Q: What is a contextual bandit and how does it differ from a standard MAB?
A: A standard MAB selects a single globally optimal arm - the same arm for every user, regardless of context. A contextual bandit conditions arm selection on the observed context (user features, query, time of day) and learns a mapping from context to optimal arm. Concretely: a standard MAB might learn that "model B is best overall." A contextual bandit might learn that "model B is best for high-engagement users, but model A is best for new users." LinUCB is the canonical contextual bandit algorithm: it maintains a linear model per arm predicting reward from context, and selects the arm with the highest UCB score computed from the linear prediction plus an uncertainty term. Neural contextual bandits (like NeuralUCB or neural Thompson Sampling) handle non-linear context-reward relationships but require more data and computation.

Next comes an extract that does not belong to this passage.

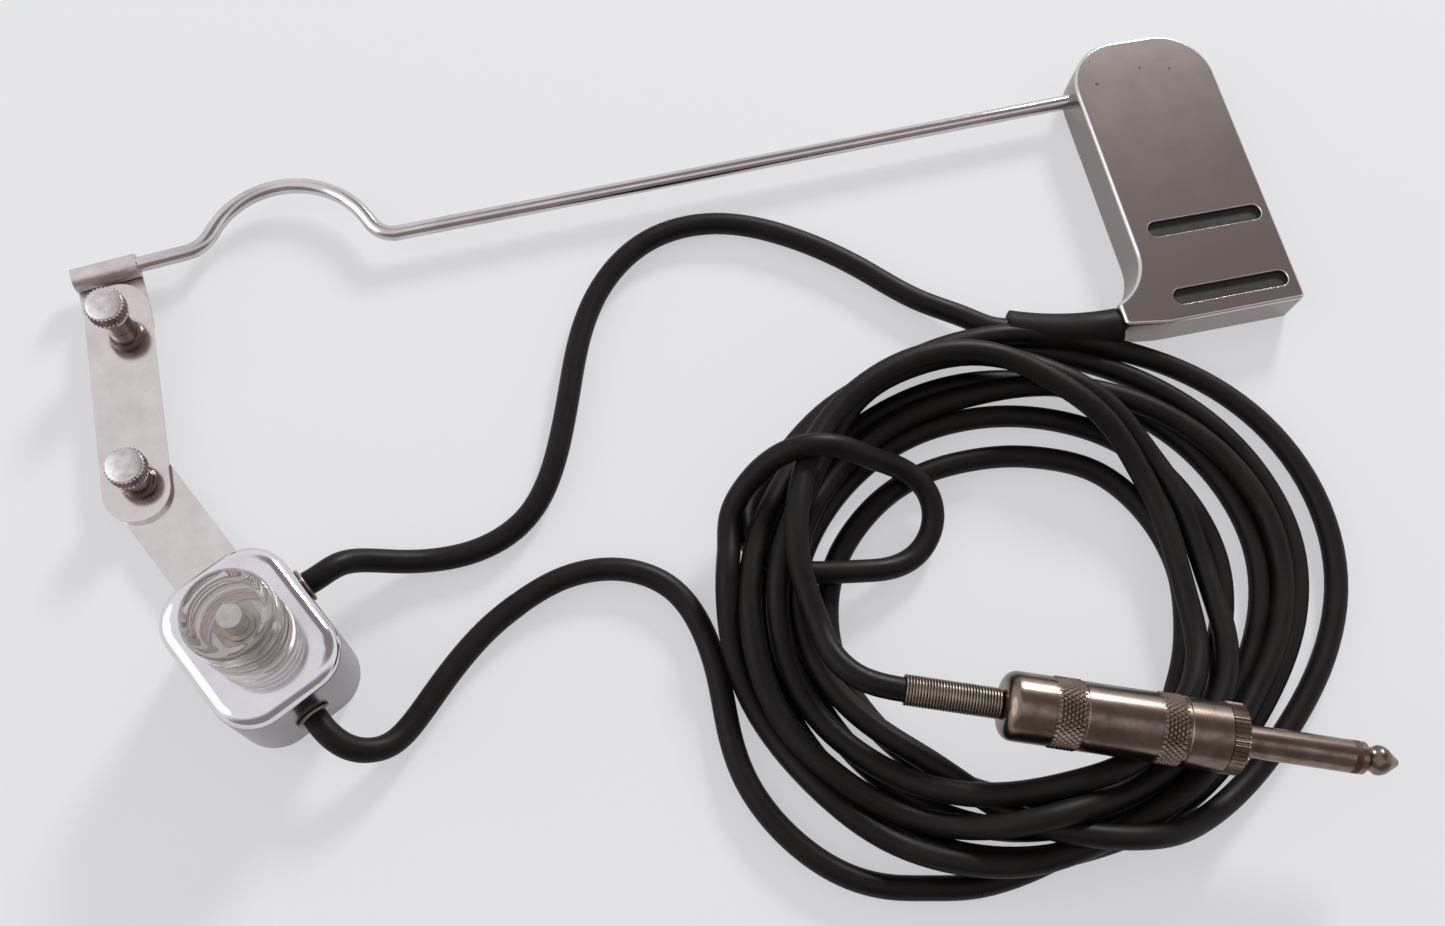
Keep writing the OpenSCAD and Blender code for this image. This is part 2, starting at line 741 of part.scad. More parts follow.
// The barrel's rear end is domed and two bands stand a little proud
module plug_barrel() {
    color("#8a7d72") at_plug(0) difference() {
        union() {
            translate([0, 0, 2.6]) cylinder(d = barrel_d, h = barrel_len - 2.6);
            cylinder(d = barrel_d - 5.2, h = 3);
            translate([0, 0, 2.6]) rotate_extrude()
                translate([barrel_d / 2 - 2.6, 0]) circle(r = 2.6);
            for (band = bands)
                translate([0, 0, band[0] * barrel_len])
                    cylinder(d = barrel_d + 0.2, h = (band[1] - band[0]) * barrel_len);
        }
        translate([0, 0, 1.2]) cylinder(d = barrel_d - 2.4, h = barrel_len);
        translate([0, 0, -1]) cylinder(d = lead_d + 2 * fit_gap, h = 4);
    }
}

module plug_collar() {
    color("#8a7d72") at_plug(barrel_len) {
        knurled(barrel_d + 0.2, collar_len, 48);
        translate([0, 0, -8]) cylinder(d = barrel_d - 2.4 - 2 * barrel_gap, h = 8);
    }
}

module plug_sleeve() {
    color("#96897d") at_plug(barrel_len + collar_len)
        cylinder(d = contact_d, h = sleeve_len);
}

module plug_insulator() {
    color("#4a2018") at_plug(barrel_len + collar_len + sleeve_len)
        cylinder(d = contact_d, h = insulator_len);
}

// Shoulder, neck, ball and point
module plug_tip() {
    r = contact_d / 2;
    color("#a09484") at_plug(barrel_len + collar_len + sleeve_len + insulator_len)
        rotate_extrude() polygon([
            [0, 0], [r, 0], [r, shoulder_len], [r - 0.95, 2.2], [r - 0.95, 2.6],
            [r - 0.3, 3.9], [r - 0.3, 4.6], [r - 0.6, 5.5],
            [0.7, tip_len - 0.15], [0, tip_len]]);
}

mounting_rod();
rod_socket();
pickup_cover();
pickup_base();
pickup_bobbins();
pickup_windings();
pickup_magnets();
base_screws();
cable_boot();
rod_clamp();
upper_nut();
clamp_plate();
upper_thumbscrew();
lower_thumbscrew();
control_arm();
lower_nut();
arm_rivets();
control_housing();
control_base();
lead_eyelets();
pot_can();
pot_bushing();
pot_nut();
pot_shaft();
control_knob();
pickup_lead();
output_lead();
cable_coil();
tie_loop();
plug_lead();
plug_spring();
plug_barrel();
plug_collar();
plug_sleeve();
plug_insulator();
plug_tip();
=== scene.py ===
"""Looks of a clamp-on guitar pickup with its volume box, leads and phone plug."""
import bpy
import math
import numpy as np
from mathutils import Matrix, Vector
from mathutils.bvhtree import BVHTree


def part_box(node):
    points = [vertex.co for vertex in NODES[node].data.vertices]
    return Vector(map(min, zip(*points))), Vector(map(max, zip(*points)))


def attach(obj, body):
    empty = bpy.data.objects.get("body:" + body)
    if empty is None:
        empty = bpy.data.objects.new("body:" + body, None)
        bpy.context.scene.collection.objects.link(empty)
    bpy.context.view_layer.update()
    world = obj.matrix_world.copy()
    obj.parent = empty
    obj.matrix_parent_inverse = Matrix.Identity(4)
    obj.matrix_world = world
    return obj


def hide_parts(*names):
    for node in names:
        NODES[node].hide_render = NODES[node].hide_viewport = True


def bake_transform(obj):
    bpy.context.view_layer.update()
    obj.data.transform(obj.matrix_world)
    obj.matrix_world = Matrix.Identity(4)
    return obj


MM = 0.001
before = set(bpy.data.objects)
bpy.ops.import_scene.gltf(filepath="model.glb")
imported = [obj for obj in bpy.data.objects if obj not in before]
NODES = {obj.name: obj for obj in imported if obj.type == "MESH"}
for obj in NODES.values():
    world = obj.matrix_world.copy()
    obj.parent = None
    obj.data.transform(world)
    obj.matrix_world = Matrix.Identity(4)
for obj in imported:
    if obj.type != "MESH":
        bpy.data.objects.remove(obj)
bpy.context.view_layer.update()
bpy.ops.object.select_all(action="DESELECT")


# ---- camera -----------------------------------------------------------------
PHOTO_W, PHOTO_H = 1445, 926
LONG_SIDE = max(PHOTO_W, PHOTO_H)
CAMERA_AT = Vector((0.047283, -0.072858, 0.277))
CAMERA_AIM = Vector((0.09625, 0.01908, 0.0))
CAMERA_ROLL = math.radians(13.4555)
LENS_MM, SENSOR_MM = 34.88, 36.0
SHIFT_X, SHIFT_Y = 0.0, 0.0
CLIP_NEAR, CLIP_FAR = 0.01, 20


def set_camera():
    bpy.ops.object.camera_add(location=CAMERA_AT)
    cam = bpy.context.object
    cam.name = "view_camera"
    look = (CAMERA_AIM - CAMERA_AT).to_track_quat("-Z", "Y").to_matrix().to_4x4()
    cam.matrix_world = Matrix.Translation(CAMERA_AT) @ look @ Matrix.Rotation(CAMERA_ROLL, 4, "Z")
    cam.data.lens = LENS_MM
    cam.data.sensor_width = SENSOR_MM
    cam.data.sensor_fit = "AUTO"
    cam.data.shift_x, cam.data.shift_y = SHIFT_X, SHIFT_Y
    cam.data.clip_start, cam.data.clip_end = CLIP_NEAR, CLIP_FAR
    cam.data.dof.use_dof = False
    bpy.context.scene.camera = cam
    bpy.context.view_layer.update()
    return cam


camera = set_camera()


def photo_ray(x, y):
    """Direction in the row frame of the photograph's point x, y."""
    v = Vector((x - PHOTO_W / 2 + SHIFT_X * LONG_SIDE, PHOTO_H / 2 - y + SHIFT_Y * LONG_SIDE,
                -LONG_SIDE * LENS_MM / SENSOR_MM))
    return (camera.matrix_world.to_3x3() @ v).normalized()


def photo_pixels(places):
    """Where points of the row frame show in the photograph, one row x, y for each."""
    turn = np.array(camera.matrix_world.to_3x3())
    v = (np.asarray(places, float) - np.array(CAMERA_AT)) @ turn
    k = LONG_SIDE * LENS_MM / SENSOR_MM / -v[:, 2]
    return np.c_[PHOTO_W / 2 - SHIFT_X * LONG_SIDE + v[:, 0] * k,
                 PHOTO_H / 2 + SHIFT_Y * LONG_SIDE - v[:, 1] * k]


# ---- cords, in mm -------------------------------------------------------------
LEAD_D = 4.8
LYING = 2.5  # height of a lead's centreline where it lies on the table
BOX_SIDE_EXIT = (10.12, 10.24, 12.0)
BOX_END_EXIT = (6.93, -14.86, 9.5)
BOOT_EXIT = (164.64, 32.90, 4.5)
PLUG_AT = (132.0, -46.0, 16.4)
PLUG_HEADING = math.radians(-23)
PER_SPAN = 6  # points of the smooth line from one point of a route to the next
HEAP_SPAN = 8  # the same, where the heap's heights are worked out
ROUND_STEPS = 5  # bevel steps of a lead's round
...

Q: How do you handle the cold start problem in bandit experiments?
A: The cold start problem occurs when a new arm has no observations - it gets a maximally uncertain prior, causing the bandit to over-explore it, potentially routing significant traffic away from well-validated existing arms. Solutions: (1) warm-start the prior using offline evaluation - if your A/B test data or holdout evaluation suggests the new arm has an estimated rate of 0.07 with a standard deviation corresponding to 500 effective observations, initialize the arm's Beta distribution as Beta(35, 465) rather than Beta(1,1); (2) use a separate exploration budget - route a fixed 5% of traffic to new arms regardless of the bandit's allocation until they accumulate sufficient observations; (3) require shadow mode validation before introducing an arm into the live bandit - this accumulates observations safely before the arm affects production traffic allocation.